South Korean singer (born 1959)

Kim Yon-ja (born January 25, 1959) is a South Korean singer. She is considered a pioneer of Korean music abroad, having launched a successful career in Japan in the 1980s, where she is known as "the empress of enka."

== Biography ==
The daughter of a barber in Gwangju, Kim was encouraged by her father to follow her passion for music and, on her way to Seoul, won the TBC National Song Rookie Star Show in 1974, debuting that same year under Oasis Records with the song Tell Me composed by Kim Hak-song. Three years later she moved to Japan, but did not find success and returned to her homeland.
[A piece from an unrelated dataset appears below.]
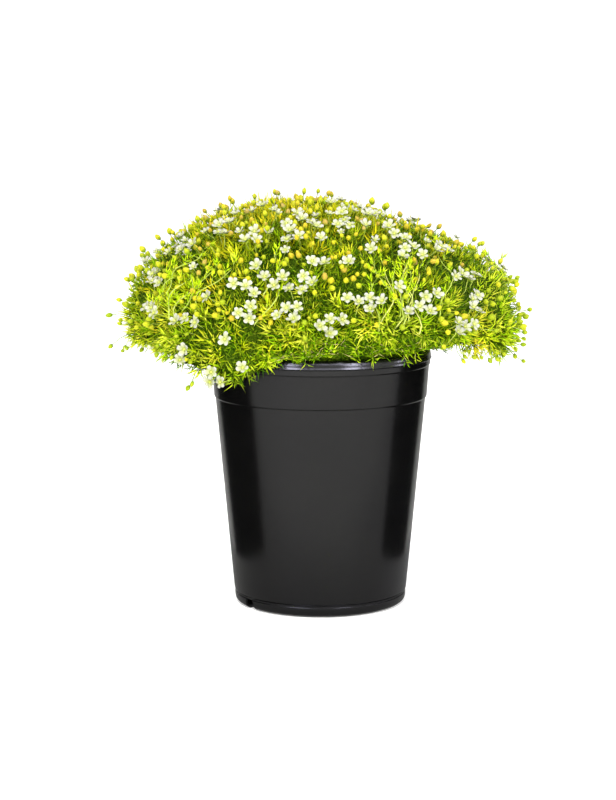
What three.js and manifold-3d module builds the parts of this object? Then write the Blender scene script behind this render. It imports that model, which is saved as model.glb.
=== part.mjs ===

She rose to prominence in 1981 with the album Bouquet of Songs, which sold 3.6 million copies, which was followed by the hit songs Is It Really in 1982 and Mercury Lamp in 1984. By the mid-1980s she had performed in the United States, Canada, and Europe.[5] In 1988, Kim moved with her husband Kim Ho-sik, a Korean-Japanese businessman, to Tokyo. After singing the song In the Land of the Morning at the closing ceremony of the 1984 Summer Olympics, she made a Japanese version of it, which got her career off the ground and was followed by numerous successful albums and invitations to perform abroad. In 1989, she performed in São Paulo and the following year on the island of Sakhalin in front of 10,000 people.

In the early 1990s, Kim released three to four albums a year, touring Japan and singing at charity events not only in the country, where she collected donations for victims of the 1993 Unzen volcano eruption and the Great Hanshin earthquake, but also in Korea. In April 2001, she performed in Pyongyang for Kim Il Sung's birth celebration.

Kim resided in Japan for nearly 30 years from 1982 to 2012, when she returned to her native South Korea at the end of her marriage.